A ella se debe el tanto que Starmer se anotó cuando figuró en la reducida nómina de líderes que hablaron directamente con Trump tras el intento de asesinato que sufrió en julio durante un mitin en Pensilvania. Aquel contacto telefónico allanó el camino para la cena que mantendrían en la Torre Trump, en Nueva York, en septiembre, aprovechando la asistencia del primer ministro a la Asamblea General de la ONU. En las dos horas de la velada estuvo también el ministro de Exteriores, David Lammy, quien en el pasado había calificado a Trump como “sociópata, simpatizante neo-nazi”, pero, según fuentes diplomáticas, la inoportuna opinión ni se mencionó.
El Gobierno británico, de hecho, considera que ha hecho los deberes. Starmer ha avanzado que, si el presidente electo viaja al Reino Unido, le extendería la exclusiva invitación al Parlamento británico, considerada el máximo privilegio para un mandatario extranjero, y su equipo prepara ya una visita a Washington, una vez Trump esté en el despacho oval.
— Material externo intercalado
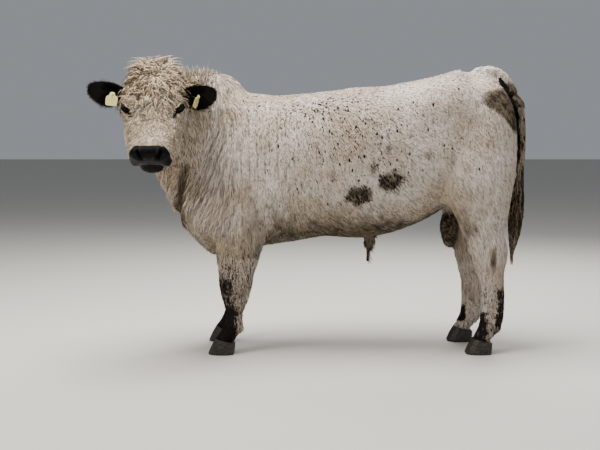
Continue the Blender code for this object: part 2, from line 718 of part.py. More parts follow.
# ---------------------------------------------------------------- hanging tail
def tail_lengths():
    """The dock, the middle and the switch, parted square across the tail."""
    rows = spline(TAIL, 10)
    start = rows[0, :3]
    first = unit(np.array(TAIL[1][:3]) - start)
    points = [np.append(start - first * 0.02, rows[0, 3])] + [rows[i] for i in list(range(0, 96, 4)) + [len(rows) - 1]]
    bm = bmesh.new()
    for station in TAIL_SPLITS[:-1]:
        i = int(round(station * 10))
        along = first if i == 0 else unit(rows[i + 1, :3] - rows[i - 1, :3])
        bmesh.ops.create_cube(bm, size=1.0, matrix=box_matrix(rows[i, :3], (0, 1, 0), along, (0.12, 0.12, GAP)))
    pieces = islands(boolean(tube(points, "tail"), from_bm(bm, "slabs")))
    return [piece[2] for piece in sorted(pieces, key=lambda piece: -piece[0][2])][1:]


for name, mesh in zip(("tail_dock", "tail_middle", "tail_switch"), tail_lengths()):
    put(name, mesh, "dark")
    print("NODE", name, np.round(coords(mesh).min(0), 3), np.round(coords(mesh).max(0), 3))

# ---------------------------------------------------------------- claws
CLAW_LENGTH, CLAW_WIDTH, CLAW_SPLIT = 0.118, 0.054, 0.005
CLAW_OUTLINE = [(1.0, 0.30), (0.82, 0.62), (0.45, 0.92), (0.0, 1.0), (-0.5, 0.97), (-0.86, 0.80), (-1.0, 0.48),
                (-0.90, 0.14), (-0.5, 0.03), (0.0, 0.0), (0.5, 0.02), (0.86, 0.10)]
CLAW_LEVELS = [  # height as a share of the coronet, length, width, move towards the heel
    (0.0, 1.00, 0.97, 0.0), (0.10, 1.015, 1.0, 0.0), (0.55, 0.90, 0.97, 0.010), (1.0, 0.76, 0.88, 0.019)]


def claw(x, y, side):
    bm = bmesh.new()
    rings = []
    for share, length, width, back in CLAW_LEVELS:
        ring = []
        for u, v in CLAW_OUTLINE:
            px = x - 0.010 - u * CLAW_LENGTH / 2 * length + back
            py = y + side * (CLAW_SPLIT / 2 + v * CLAW_WIDTH * width)
            top = FOOT_Z - GAP / math.cos(FOOT_TILT) - (px - x) * math.tan(FOOT_TILT)
            ring.append(bm.verts.new((px, py, top * share)))
        rings.append(ring)
    n = len(CLAW_OUTLINE)
    for a, b in zip(rings, rings[1:]):
        for i in range(n):
            bm.faces.new((a[i], a[(i + 1) % n], b[(i + 1) % n], b[i]))
    bm.faces.new(rings[0][::-1])
    bm.faces.new(rings[-1])
    bmesh.ops.recalc_face_normals(bm, faces=bm.faces)
    return from_bm(bm, "claw")


for foot, (x, y, dx, z) in FEET.items():
    for word, side in (("outer", 1 if y > 0 else -1), ("inner", -1 if y > 0 else 1)):
        ob = put(f"claw_{foot}_{word}", claw(x, y, side), "claw")
        for f in ob.data.polygons:
            f.use_smooth = abs(f.normal.z) < 0.9

# ---------------------------------------------------------------- ears
EARS = {  # root and tip in the world, opening direction, length of the widest part
    "ear_right": ((-0.815, -0.315, 1.205), (-0.985, -0.300, 1.235), (-0.10, -0.90, -0.32)),
    "ear_left": ((-0.560, -0.325, 1.195), (-0.405, -0.335, 1.215), (0.10, -0.88, -0.38)),
}
EAR_WIDTHS = [(0.0, 0.030), (0.14, 0.040), (0.30, 0.052), (0.48, 0.056), (0.66, 0.051), (0.82, 0.038), (0.93, 0.022), (1.0, 0.008)]
EAR_THICK = 0.010


def ear(root, tip, face):
    root, tip = np.array(root), np.array(tip)
    axis = unit(tip - root)
    face = unit(np.array(face) - axis * np.dot(face, axis))
    across = np.cross(axis, face)
    length = np.linalg.norm(tip - root)
    bm = bmesh.new()
    rings = []
    for t, w in EAR_WIDTHS:
        cup = 1.25 - 0.55 * t
        ring = []
        for layer, order in ((1, range(7)), (-1, range(6, -1, -1))):
            for i in order:
                a = (i / 3 - 1)
                edge = abs(a)
                bend = cup * a * 1.15
                thick = EAR_THICK * (1 - 0.6 * edge) * (1 - 0.4 * t)
                radius = w / max(math.sin(min(cup * 1.15, 1.5)), 0.5)
                p = (root + axis * length * t + across * math.sin(bend) * radius
                     + face * (radius * (1 - math.cos(bend)) - radius * 0.35 + layer * thick / 2))
                ring.append(bm.verts.new(p))
        rings.append(ring)
    n = len(rings[0])
    for a, b in zip(rings, rings[1:]):
        for i in range(n):
            bm.faces.new((a[i], a[(i + 1) % n], b[(i + 1) % n], b[i]))
    bm.faces.new(rings[0][::-1])
    bm.faces.new(rings[-1])
    bmesh.ops.recalc_face_normals(bm, faces=bm.faces)
    bmesh.ops.triangulate(bm, faces=bm.faces)
    return from_bm(bm, "ear")


def grown(name):
    """A node's surface moved out by more than a parting gap, which trims what is set against it."""
    mesh = PARTS.objects[name].data.copy()
    n = np.empty(len(mesh.vertices) * 3)
    mesh.vertices.foreach_get("normal", n)
    place(mesh, coords(mesh) + n.reshape(-1, 3) * 0.0012)
    return mesh


for name, (root, tip, face) in EARS.items():
    mesh = boolean(boolean(ear(root, tip, face), grown("head")), grown("neck"))
    best = max(islands(mesh), key=lambda piece: piece[1])
    put(name, best[2], "dark")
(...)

El contraste entre los dos mandatarios, no obstante, no podría ser mayor, no solo por pertenecer a partidos en diferentes sintonías políticas: mientras Starmer es un ex abogado de Derechos Humanos de origen humilde, Trump es el magnate que llegó a la presidencia, ahora doblemente, tras una conocida trayectoria auspiciada por la fortuna familiar.
Su aproximación de ‘Estados Unidos Primero’ (‘America First’, en inglés) inquieta en Londres, por el impacto económico de una guerra comercial con las tarifas como arma, pero en la capital británica creen estar mejor preparados que en 2016. La lección de entonces recomienda juzgar al presidente electo por sus actos, y no por sus palabras, si bien aspectos fundamentales, como el acuerdo comercial post-Brexit, todavía por negociar, y la necesaria química personal pondrán a prueba la fortaleza de la ‘relación especial’ en los próximos cuatro años.